- [Supplied information]

- - - - - - -

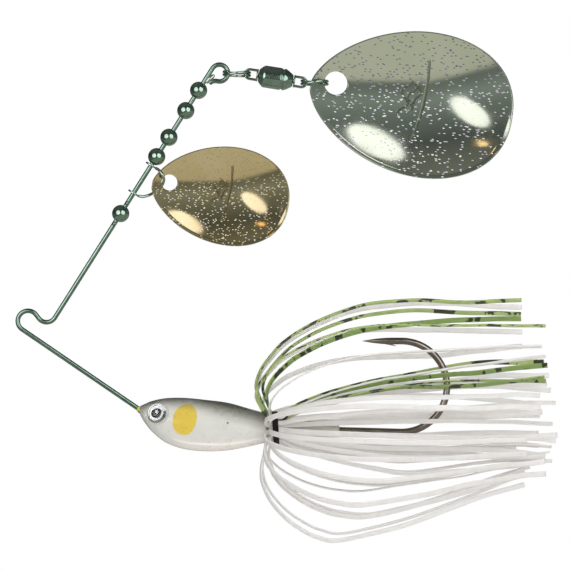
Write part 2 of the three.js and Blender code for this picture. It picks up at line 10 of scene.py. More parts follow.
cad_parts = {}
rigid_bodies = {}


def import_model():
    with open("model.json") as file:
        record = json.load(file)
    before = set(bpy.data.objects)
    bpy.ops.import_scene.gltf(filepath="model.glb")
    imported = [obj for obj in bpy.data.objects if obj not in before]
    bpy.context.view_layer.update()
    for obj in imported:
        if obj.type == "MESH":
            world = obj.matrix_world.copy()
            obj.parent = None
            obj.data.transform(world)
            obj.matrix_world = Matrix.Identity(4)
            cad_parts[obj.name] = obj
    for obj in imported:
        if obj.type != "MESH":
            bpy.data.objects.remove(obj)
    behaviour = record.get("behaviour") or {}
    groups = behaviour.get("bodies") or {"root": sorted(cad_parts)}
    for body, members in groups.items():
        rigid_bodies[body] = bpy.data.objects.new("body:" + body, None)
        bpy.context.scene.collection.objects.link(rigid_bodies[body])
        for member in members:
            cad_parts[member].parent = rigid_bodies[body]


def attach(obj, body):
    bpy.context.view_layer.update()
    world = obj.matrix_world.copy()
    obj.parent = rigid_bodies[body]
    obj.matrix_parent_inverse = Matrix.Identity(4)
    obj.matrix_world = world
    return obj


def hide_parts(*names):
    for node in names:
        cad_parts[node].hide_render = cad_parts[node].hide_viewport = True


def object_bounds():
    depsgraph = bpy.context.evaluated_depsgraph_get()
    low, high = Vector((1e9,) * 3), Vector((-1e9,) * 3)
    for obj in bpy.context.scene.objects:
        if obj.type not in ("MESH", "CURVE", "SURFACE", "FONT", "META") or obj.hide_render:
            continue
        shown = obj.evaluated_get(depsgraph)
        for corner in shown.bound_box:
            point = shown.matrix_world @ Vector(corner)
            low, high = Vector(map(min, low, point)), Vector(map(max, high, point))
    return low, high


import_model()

CAD_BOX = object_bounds()

# The pieces are worked out in millimetres, in the lure's own frame: +X from nose to tail, +Z up, +Y its left.
MM = 0.001
SEED = 7


# ---- the lure's sizes, which repeat the CAD model's ----

WIRE = 0.9
CHAMFER = 0.12
LINE_TIE_RADIUS = 1.94
LOWER_ARM_SLOPE = 34.3
LOWER_ARM_LENGTH = 26.9
DIP_SLOPE = 53
DIP_LENGTH = 0.83
DIP_RADIUS = 1.86
UPPER_ARM_SLOPE = 57.7
UPPER_ARM_LENGTH = 56
EYE_RADIUS = 1.6
TAIL_BEND_RADIUS = 1.6
TAIL_OFFSET = 1.0

BEAD_RADIUS = 1.65
BEAD_HOLE_RADIUS = 0.6
BEAD_PLACES = [51.1, 46.55, 40.55, 36.2]
STOP_BEAD_PLACE = 23.4
SWAGE_OFFSET = 2.3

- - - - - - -

- [The exercise] Only the number is wanted: how many lines above include the word "node"?

- [Written solution] 2